For the reasons described we find the challenged provisions unconstitutional to the extent that a New York defendant has no meaningful opportunity to vacate an order of attachment granted ex parte and without prior notice."

 In the case at bar, we are not dealing with a ground of attachment involving fraud, peculation or evasion of service. See CPLR § 6201(2) through (8). All these grounds relate to the security function of the writ of attachment, that is, giving the plaintiff an advance security interest in defendant's property because defendant's prior fraudulent acts create a doubt that a judgment will be paid. In this case, we are dealing with the other function of attachment, namely, giving a court quasi in rem jurisdiction when the defendant is a non-resident. This ground, the one used in the case at bar is found in CPLR § 6201(1):

 

"The defendant is a foreign corporation or not a resident or domiciliary of the state."

 Obviously, while questions of fraud may be ill-suited for preliminary ex parte determination, questions of residence can easily be so determined.

 The three-judge court in Sugar itself recognized an exception to the hearing requirement in the case of an attachment necessary to secure jurisdiction. Commenting on Fuentes, supra, 407 U.S. 67, upon which the Sugar opinion is based, the court observed that in Fuentes, the Supreme Court

 

"held that, with limited exceptions, n.5 the Due Process Clause requires an opportunity for a hearing prior to a deprivation of property." 383 F. Supp. at 646-647.

 The footnote to that quotation reads in part as follows:

 

"The exceptions included cases in which attachment might be necessary (1) to acquire jurisdiction of the defendant, . . . None of these considerations apply in the case at hand."

 The necessity for the jurisdictional exception is readily apparent from the facts in this case, since the attachment mechanism provides the only means for resolving all of the disputes between the three parties in one forum. It should also be noted that the attachment procedure has in no way prejudiced defendant Romande. The substituted Treasury bills held by MHT as if they were subject to the levy bear interest payable to Romande. Furthermore, under CPLR § 6223, those bills could be released if Romande entered an appearance and if the bills were not necessary for the security of the plaintiff. *fn3" Since the total recovery sought in this case does not exceed the amount of the Treasury bills, Romande would not subject itself to any greater liability if it appears, for the measure of recovery in personam would be identical to the measure of recovery quasi in rem.

 III. The Motion for a More Definite Statement

 The alternative request for a more definite statement pursuant to Rule 12(e) of the Fed. R.Civ. P. is based on the assertion that both the complaint and cross-complaint are so vague and ambiguous that Romande cannot reasonably be required to frame a responsive pleading.

 A reading of the complaint and cross-complaint in this action is sufficient for the court to hold that the Rule 12(e) motion must be denied.
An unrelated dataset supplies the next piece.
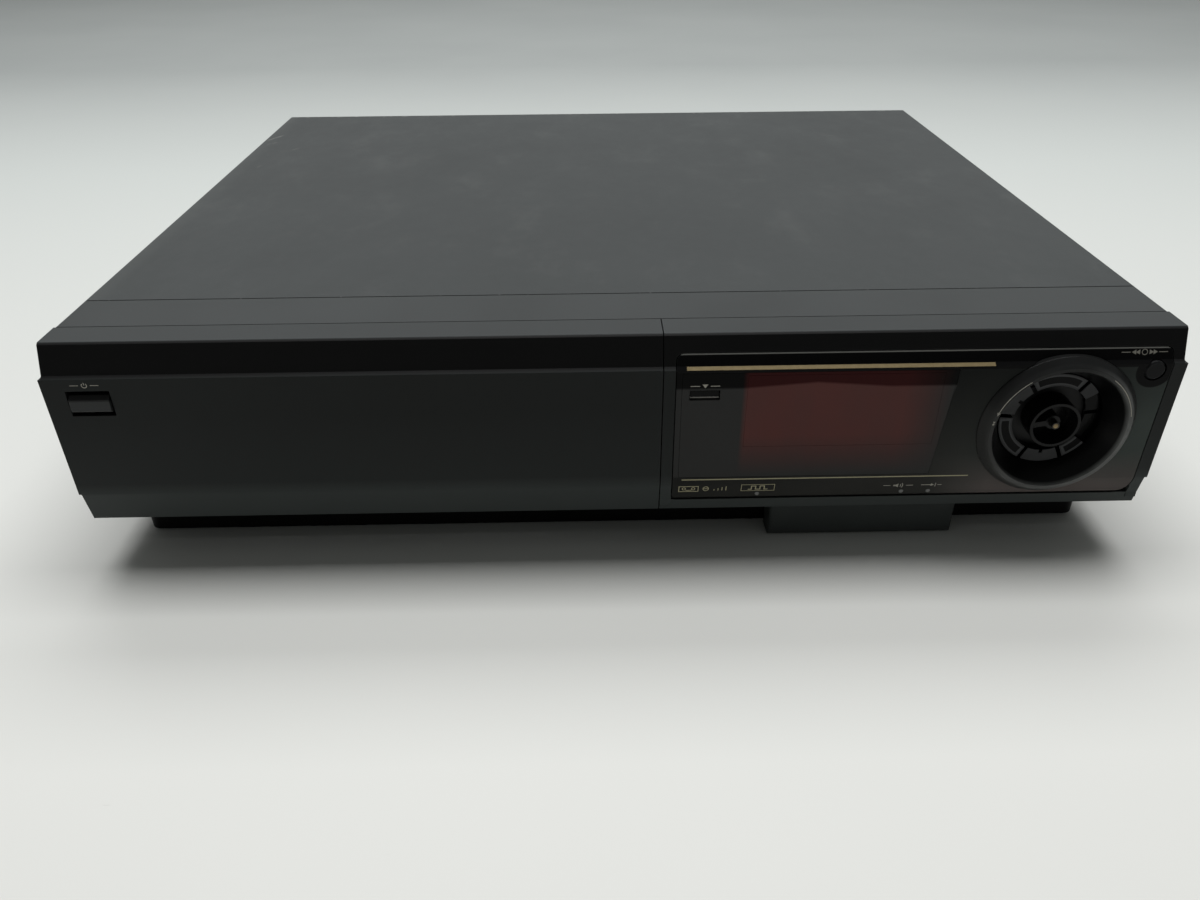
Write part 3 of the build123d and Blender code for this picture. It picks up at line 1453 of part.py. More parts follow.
transformer_x = board_right - transformer_gap
transformer_depth = supply_rear - transformer_back
with BuildPart() as transformer:
    block(transformer_x - core_width / 2, transformer_x + core_width / 2, transformer_depth - core_deep / 2,
          transformer_depth + core_deep / 2, board_top + chip_height, board_top + chip_height + core_height)
    chamfer(transformer.edges().filter_by(Axis.Y), core_bevel)
    block(transformer_x - core_width / 2 + winding_side, transformer_x + core_width / 2 - winding_side,
          transformer_depth - core_deep / 2 - winding_reach,
          transformer_depth + core_deep / 2 + winding_reach,
          board_top + chip_height + winding_low, board_top + chip_height + core_height - winding_low)

sink_x = board_right - sink_gap
sink_depth = supply_front + sink_back
with BuildPart() as heat_sink:
    block(sink_x - sink_width / 2, sink_x + sink_width / 2, sink_depth - sink_web, sink_depth,
          board_top + chip_height, board_top + chip_height + sink_height)
    with BuildSketch(Plane.XY.offset(board_top + chip_height)):
        with Locations((sink_x, front_y + sink_depth + sink_fin_deep / 2)):
            with GridLocations((sink_width - sink_fin) / (sink_fins - 1), 1, sink_fins, 1):
                Rectangle(sink_fin, sink_fin_deep)
    extrude(amount=sink_height)

os.makedirs("parts", exist_ok=True)
pieces = {
    "lower_chassis": lower_chassis,
    "rubber_feet": rubber_feet,
    "front_support_foot": front_support_foot,
    "front_frame": front_frame,
    "top_cover": top_cover,
    "rear_panel": rear_panel,
    "rca_sockets": rca_sockets,
    "s_video_sockets": s_video_sockets,
    "aerial_sockets": aerial_sockets,
    "serial_connector": serial_connector,
    "mains_inlet": mains_inlet,
    "cassette_door": cassette_door,
    "right_fascia": right_fascia,
    "control_door": control_door,
    "display_window": display_window,
    "display_filter": display_filter,
    "display_module": display_module,
    "dial_collar": dial_collar,
    "encoder_body": encoder_body,
    "shuttle_carrier": shuttle_carrier,
    "jog_hub": jog_hub,
    "jog_shaft": jog_shaft,
    "open_button": open_button,
    "jog_shuttle_button": jog_shuttle_button,
    "power_button": power_button,
    "power_switch": power_switch,
    "key_panel": key_panel,
    "front_board": front_board,
    **keys,
    "slot_flap": slot_flap,
    "cassette_holder": cassette_holder,
    "loading_slider": loading_slider,
    "side_plate_left": side_plate_left,
    "side_plate_right": side_plate_right,
    "deck_plate": deck_plate,
    **reels,
    "drum_base": drum_base,
    "drum_rotor": drum_rotor,
    "capstan_motor": capstan_motor,
    "capstan_flywheel": capstan_flywheel,
    "pinch_arm": pinch_arm,
    "pinch_roller": pinch_roller,
    "guide_posts": guide_posts,
    "audio_control_head": audio_control_head,
    "erase_head": erase_head,
    "loading_motor": loading_motor,
    "main_board": main_board,
    "tbc_board": tbc_board,
    "power_board": power_board,
    "board_spacers": board_spacers,
    "transformer": transformer,
    "heat_sink": heat_sink,
}
for label, piece in pieces.items():
    piece.part.label = label
    export_step(piece.part, f"parts/{label}.step")
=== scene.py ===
"""Looks of a VHS editing recorder: finishes, prints, fasteners, studio and camera. Lengths are metres."""
import json
from math import atan2, cos, pi, radians, sin
import bmesh
import bpy
from mathutils import Matrix, Vector


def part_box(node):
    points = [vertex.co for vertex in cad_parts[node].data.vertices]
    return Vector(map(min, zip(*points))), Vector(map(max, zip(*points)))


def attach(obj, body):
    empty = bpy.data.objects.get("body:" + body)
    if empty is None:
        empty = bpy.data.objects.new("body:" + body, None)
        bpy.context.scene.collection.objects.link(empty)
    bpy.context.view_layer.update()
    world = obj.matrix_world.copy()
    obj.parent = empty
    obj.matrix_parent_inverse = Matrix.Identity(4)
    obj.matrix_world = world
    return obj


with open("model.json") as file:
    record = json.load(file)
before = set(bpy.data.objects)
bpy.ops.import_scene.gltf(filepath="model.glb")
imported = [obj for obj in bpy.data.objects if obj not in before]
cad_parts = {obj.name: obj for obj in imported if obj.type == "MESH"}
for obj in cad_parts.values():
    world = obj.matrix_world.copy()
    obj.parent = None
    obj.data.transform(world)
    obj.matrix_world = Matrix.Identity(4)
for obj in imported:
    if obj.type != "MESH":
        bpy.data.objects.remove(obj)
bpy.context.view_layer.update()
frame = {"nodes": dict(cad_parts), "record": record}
NODES = frame["nodes"]
MM = 0.001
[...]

The rule is designed to strike at unintelligibility in a pleading, not just a claimed lack of detail. Fairmont Foods Company v. Manganello (S.D.N.Y. 1969) 301 F. Supp. 832, 839. Both of the pleadings in this case give fair notice to Romande of the nature of the claims against it. Any alleged inconsistency between the complaint and papers submitted in support of plaintiff's writ of attachment would be irrelevant on a Rule 12 (e) motion. That rule is concerned with defects in the complaint. That is the document to which a responsive pleading is required. Any inconsistency with other papers or lack of detail can be explored during the pretrial discovery phase of the litigation. Fairmont Foods Company v. Manganello, supra, 301 F. Supp. 832; Gann v. Bernzomatic Corporation (S.D.N.Y. 1966) 262 F. Supp. 301, 304.

 Conclusion

 Defendant Romande's motion to dismiss and motion for a more definite statement are hereby denied. Romande must file its answers to the complaint and cross-complaint within twenty days of the entry of this memorandum and order.

 SO ORDERED.

 Dated: New York, New York January 22, 1975.

 WHITMAN KNAPP / WHITMAN KNAPP, U.S.D.J.